Ah, frustratingly enough, it all depends on who you ask.

Some fitness gurus, like Dr. Joshua S. Fink, who is both a physician and a personal trainer who runs training centers called Prescriptions for Fitness, Inc. in Ridgefield, CT and Chappaqua, N.Y. said the simple answer is that if you’re sick, don’t exercise.

“You can use four letters, S-T-O-P,” he said. If you exercise while your viral infection is at its worst, which is from the 24 hours before onset of symptoms until three days later, “you decrease your immunity to fight a cold.” Immune cells called natural killer cells “decline if you exercise while you’re ill with a cold,” he said. Don’t go back to training until you truly feel better. “What we’re looking at here is being out of commission for five to seven days.

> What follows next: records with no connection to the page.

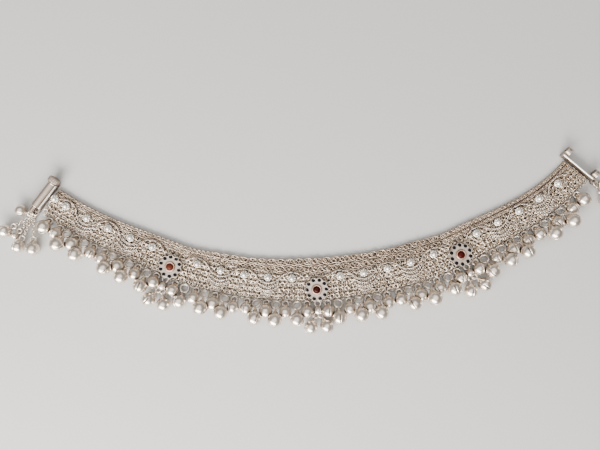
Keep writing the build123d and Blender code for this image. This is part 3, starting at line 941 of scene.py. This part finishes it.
def bunch(distance, along, offset, places, name, node):
    """Strands of small links from one ring, each with a bell at its end."""
    heap = Heap(lifts=True)
    hub = end_spot(distance, along, offset - HUB_DROP, STRAND_HEIGHT)
    eye = end_spot(distance, along, offset, STRAND_HEIGHT)
    eye_ring = ring_shape(1.2, 0.34, around=20, section=8)
    heap.add(eye_ring, (hub + eye) / 2 + UP * 0.2, turn_to(hub - eye, (0.3, 0.2, 1.0)))
    hub_ring = ring_shape(0.95, 0.36, around=20, section=8)
    heap.add(hub_ring, hub, turn_to((1.0, 0, 0), (0.1, 0.15, 1.0)))
    link = ring_shape(0.54, 0.25, around=12, section=6, stretch=1.35)
    for reach, fall, radius in places:
        middle = end_spot(distance, along + reach, offset + fall, radius)
        path = middle - hub
        length = np.linalg.norm(path)
        down = path / length
        neck = hub + path * (1 - (radius + NECK_REACH) / length)
        run = np.linalg.norm(neck - hub)
        count = max(int(run / STRAND_PITCH), 1)
        for k in range(count):
            face = rolled(down, STRAND_ROLL if k % 2 else -STRAND_ROLL)[0]
            heap.add(link, hub + down * (0.5 + run * (k + 0.5) / count * 0.95), turn_to(down, face))
        hang_bell(heap, neck, middle, radius, STRAND_RING, rng.uniform(-25, 25))
    heap.make(name, BELL, "anklet", "bell_silver", (node,))


bunch(0, LEFT_EYE, BARREL_BOTTOM - EYE_DROP, LEFT_BELLS, "left_bunch_links", "left_bell_bunch")
bunch(LENGTH, RIGHT_EYE, RIGHT_BOTTOM - EYE_DROP, RIGHT_BELLS, "right_bunch_links", "right_bell_bunch")


# ---- the clasp: rims and caps on the CAD's own barrel, plates and knuckles, and a threaded screw ----
CLASP_HEIGHT = 2.75
BARREL_TOP = 5.0
RIGHT_TOP = 7.3
LEFT_PLATE, RIGHT_PLATE = 2.1, 0.47     # how far along from the ends of the stud line
KNUCKLE_STAND = 2.9
KNUCKLE_LENGTH = 2.1
RIM_INSET = 0.3
CAP_INSET = 0.1
CAP_HEIGHT = 3.0
ROD_REACH = 16.3
THREAD_TURNS = 22
THREAD_PITCH = 0.56
KNURL_DEPTH = 0.13


def screw_shape(around=44):
    """A screw, its axis on Z: a threaded rod downwards from a head with a knurled edge and a dished face."""
    rod = [(0, -ROD_REACH), (0.7, -ROD_REACH), (0.95, 0.3 - ROD_REACH)]
    for turn in range(THREAD_TURNS):
        low = 0.6 - ROD_REACH + THREAD_PITCH * turn
        rod += [(0.84, low), (0.98, low + 0.2), (0.98, low + 0.3), (0.84, low + 0.5)]
    rod += [(0.98, -3.0), (0.98, -0.02), (2.2, 0.0), (2.42, 0.12)]
    edge = [(2.55, 0.32), (2.58, 0.6), (2.58, 1.7), (2.54, 1.98)]
    face = [(2.38, 2.2), (2.1, 2.29), (1.5, 2.26), (1.35, 2.12), (0.5, 2.1), (0, 2.1)]
    points, faces = lathe_shape(rod + edge + face, around)
    first = 1 + (len(rod) - 1) * around
    grooves = slice(first + 1, first + len(edge) * around, 2)
    reach = np.linalg.norm(points[grooves, :2], axis=1, keepdims=True)
    points[grooves, :2] *= 1 - KNURL_DEPTH / reach
    return points, faces


def end_turn(distance):
    """Rows that turn a shape's Z to lie across the band at one end."""
    return turn_to(*directions(distance))


def rims(distance, along, offsets):
    """Rounded rims round a barrel or knuckle."""
    heap = Heap()
    rim = ring_shape(1.68, 0.2, around=36, section=8, flat=1.2)
    for offset in offsets:
        heap.add(rim, end_spot(distance, along, offset, CLASP_HEIGHT), end_turn(distance))
    return heap


def plate_cap(distance, along, low, high):
    """A round wire soldered along the top of an end plate."""
    heap = Heap()
    path = [end_spot(distance, along, offset, CAP_HEIGHT) for offset in np.linspace(low, high, 24)]
    heap.add(tube_shape(path, 0.47, section=12))
    return heap


screw = Heap()
screw.add(screw_shape(), end_spot(0, 0, BARREL_TOP + GAP, CLASP_HEIGHT), end_turn(0))
screw.make("threaded_screw", CLASP, "screw", "clasp_silver", ("screw_pin",), smooth=False)
heap = rims(0, 0, (BARREL_TOP - RIM_INSET, BARREL_BOTTOM + RIM_INSET))
heap.make("barrel_rims", BELL, "anklet", "clasp_silver")
heap = rims(LENGTH, KNUCKLE_STAND, (RIGHT_TOP - RIM_INSET, RIGHT_TOP + RIM_INSET - KNUCKLE_LENGTH))
heap.make("upper_knuckle_rims", BELL, "anklet", "clasp_silver")
heap = rims(LENGTH, KNUCKLE_STAND, (RIGHT_BOTTOM + RIM_INSET, RIGHT_BOTTOM - RIM_INSET + KNUCKLE_LENGTH))
heap.make("lower_knuckle_rims", BELL, "anklet", "clasp_silver")
heap = plate_cap(0, LEFT_PLATE, BARREL_BOTTOM + CAP_INSET, BARREL_TOP - CAP_INSET)
heap.make("left_plate_cap", BRIGHT, "anklet", "clasp_silver")
heap = plate_cap(LENGTH, RIGHT_PLATE, RIGHT_BOTTOM + CAP_INSET, RIGHT_TOP - CAP_INSET)
heap.make("right_plate_cap", BRIGHT, "anklet", "clasp_silver")
for node in ("left_end_barrel", "right_end_knuckles"):
    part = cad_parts[node]
    part.data.materials.clear()
    part.data.materials.append(CLASP)


# ---- floor, light, camera ------------------------------------------------------------------------
FLOOR_SIZE = 3.0                # metres, from the middle to an edge
FLOOR_DROP = 0.0002
SENSOR = 36.0
LENS = 32.0
VIEW_WIDTH = 262.0              # what the photo's frame spans
VIEW_MIDDLE = (-7.0, 22.8, 0.0)
VIEW_TIP = radians(1)           # off straight down


def floor():
    """A plain pale floor."""
    mesh = bpy.data.meshes.new("floor")
    corners = [(x * FLOOR_SIZE, y * FLOOR_SIZE, 0) for x, y in ((-1, -1), (1, -1), (1, 1), (-1, 1))]
    mesh.from_pydata(corners, [], [(0, 1, 2, 3)])
    piece = add_object("floor", mesh)
    material = bpy.data.materials.new("floor_paper")
    material.use_nodes = True
    shader = material.node_tree.nodes["Principled BSDF"]
    shader.inputs["Base Color"].default_value = (0.62, 0.61, 0.595, 1)
    shader.inputs["Roughness"].default_value = 0.7
    mesh.materials.append(material)
    piece.location.z = -FLOOR_DROP


def aim(piece, place, target):
    """Puts a lamp or camera at a place, looking at a target."""
    piece.location = place
    piece.rotation_euler = Vector(np.subtract(target, place)).to_track_quat("-Z", "Y").to_euler()


def lamp(name, place, target, size, power, colour):
    """A soft rectangular lamp."""
    light = bpy.data.lights.new(name, "AREA")
    light.shape = "RECTANGLE"
    light.size, light.size_y = size
    light.energy = power
    light.color = colour
    aim(add_object(name, light), place, target)


floor()
lamp("key", (-0.24, -0.50, 0.36), (-0.02, 0.0, 0), size=(0.75, 0.34), power=9.6, colour=(1.0, 0.98, 0.95))
lamp("overhead", (-0.05, 0.10, 0.80), (0, 0.02, 0), size=(1.10, 0.90), power=3.6, colour=(1.0, 0.985, 0.97))

world = bpy.data.worlds.new("studio")
world.use_nodes = True
background = world.node_tree.nodes["Background"]
background.inputs["Color"].default_value = (0.80, 0.78, 0.76, 1)
background.inputs["Strength"].default_value = 0.40
bpy.context.scene.world = world
bpy.context.scene.view_settings.look = "AgX - Medium High Contrast"

lens = bpy.data.cameras.new("camera")
lens.lens = LENS
lens.sensor_width = SENSOR
lens.clip_start = 0.01
camera = add_object("camera", lens)
view_distance = VIEW_WIDTH * MM * LENS / SENSOR
target = np.array(VIEW_MIDDLE) * MM
aim(camera, target + view_distance * np.array((0, -sin(VIEW_TIP), cos(VIEW_TIP))), target)
bpy.context.scene.camera = camera

bpy.context.view_layer.update()
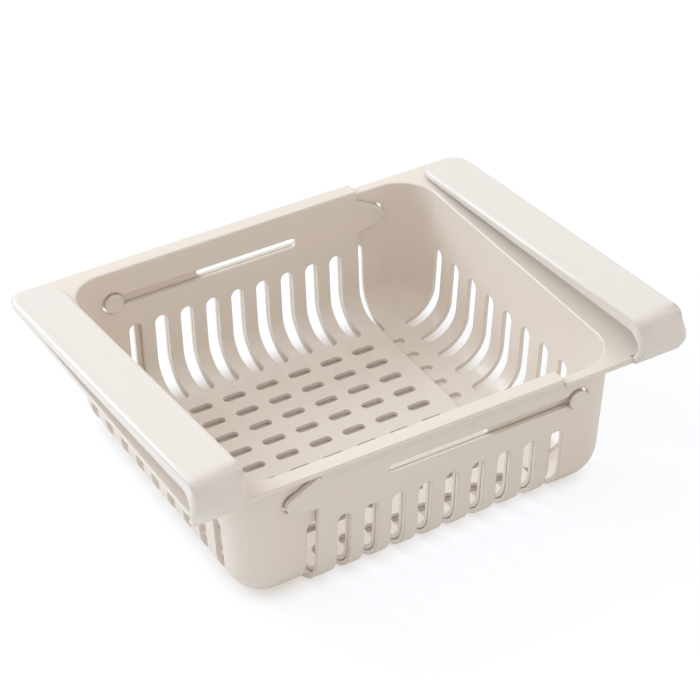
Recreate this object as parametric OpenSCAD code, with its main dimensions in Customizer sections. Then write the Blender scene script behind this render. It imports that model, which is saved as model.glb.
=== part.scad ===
// Telescoping basket drawer that hangs under a refrigerator shelf.
// Two half baskets slide into each other along X. The part is drawn closed, on z = 0.

// Which sub-part to draw

/* [Basket] */
// Inside half length at the foot of the end walls
half_length = 77; // [60:1:110]
// Inside half width of the inner basket at the foot of its side walls
half_width = 67.5; // [50:0.5:90]
// Inside depth from the inner basket's floor to its rim
depth = 57.1; // [45:0.1:80]
// Wall and floor thickness
wall = 1.8; // [1.4:0.1:2.4]
// Gap between the two baskets where one lies in the other
sliding_gap = 0.35; // [0.3:0.05:0.8]
// Outward lean of every wall, in degrees
draft = 3; // [1:0.5:5]
// Inside radius between wall and floor of the inner basket
foot_radius = 11.5; // [8:0.5:11.5]
// Inside corner radius of the inner basket at its foot, seen from above
corner_radius = 11.4; // [11:0.2:16]
// How far each basket reaches past the middle when the drawer is closed
reach = 51; // [40:1:58]
// Travel of the drawer from closed to open
travel = 80; // [40:1:80]

/* [Rims and shelves] */
// How far the rims reach out from the foot of the inner basket's side walls
rim_reach = 9.3; // [5.5:0.1:12.5]
// Thickness of the rims
rim_thick = 2; // [1.6:0.1:3]
// How far the outer basket's rim stands back where the inner basket's rim lies over it
rim_tuck = 1; // [0.3:0.1:2]
// Gap between the inner basket's rim and the outer basket's rim under it
rim_gap = 0.5; // [0.3:0.1:1]
// How far the end shelves reach out from the foot of the end walls
shelf_width = 24.4; // [18:0.1:33]
// Corner radius of the end shelves
shelf_corner = 6; // [2:0.5:10]
// Gap between the inner basket's rim end and the wide part of the outer basket's rim
rim_end_gap = 1.3; // [0.5:0.1:4]
// Rounding of the inside edge of the rims
rim_round = 0.8; // [0.4:0.1:1.2]

/* [Openings] */
// Pitch of the slots in the side walls
side_pitch = 11.44; // [9:0.01:14]
// Number of slots in each side wall
side_slots = 9; // [5:1:9]
// Pitch of the slots in the end walls
end_pitch = 12.79; // [10:0.01:13]
// Number of slots in each end wall
end_slots = 9; // [5:2:9]
// Width of the wall slots
slot_width = 5.8; // [4:0.1:7]
// Height of the slots' tops above the inner basket's floor
slot_top = 30.2; // [20:0.1:36]
// Length of a side slot's part in the floor, from the foot of the wall
side_slot_run = 15.8; // [8:0.1:20]
// Length of an end slot's part in the floor, from the foot of the wall
end_slot_run = 13.4; // [8:0.1:20]
// Pitch of the floor holes along the drawer
hole_pitch_x = 15; // [12:0.1:15]
// Pitch of the floor holes across the drawer
hole_pitch_y = 10.7; // [8:0.1:11]
// Columns of floor holes in each basket
hole_columns = 7; // [4:1:7]
// Rows of floor holes
hole_rows = 9; // [5:2:9]
// Length of a floor hole
hole_length = 9.8; // [6:0.1:12]
// Width of a floor hole
hole_width = 3.7; // [2.5:0.1:5]

/* [Slide stops] */
// Distance of the stop buttons from the middle when closed
button_x = 60; // [56:0.5:61]
// Height of the long slots above the inner basket's floor
guide_height = 43; // [38:0.5:46]
// Height of a long slot
guide_slot = 4.5; // [4.2:0.1:6]
// Radius of a long slot's wide end, which lets a button's head through
keyhole_radius = 4.7; // [4.3:0.1:5.2]
// Radius of the lug that carries a button
lug_radius = 3.9; // [3.6:0.1:5]
// Height of a lug's foot on the free edge of a side wall, below the rim
lug_foot = 15; // [10:0.5:18]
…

There are 365 days in the year….Learn when to chill out rather than thinking, ‘No guts, no glory.’ ”

Once you resume training, he said, follow the “50 percent rule.” Do half your usual exercise for half the usual time – in other words, if you usually do 30 minutes of exercise at a heart rate of 130 beats per minute, work out for 15 minutes at 75 beats per minute. Then gradually build up to normal.

Exercise physiologist Roger Fielding of the Sargent College of Health and Rehabilitative Sciences at Boston University took a slightly different view. You have to use your own judgment, he said, although you definitely should not exercise if you have a fever. If your cold symptoms are localized to your upper respiratory tract and you have no body aches, exercise if you feel like it. “I am nursing a cold right now,” he said. “I ran yesterday outside and I am going to run today.”

In a study several years ago published by the American College of Sports Medicine, researchers gathered 50 college students, divided them into two groups – one that did supervised exercise and one that did not – and then intentionally gave them all colds. There were no significant differences on a number of measures, including “mucous weight measurement” and symptom severity scores, the study found.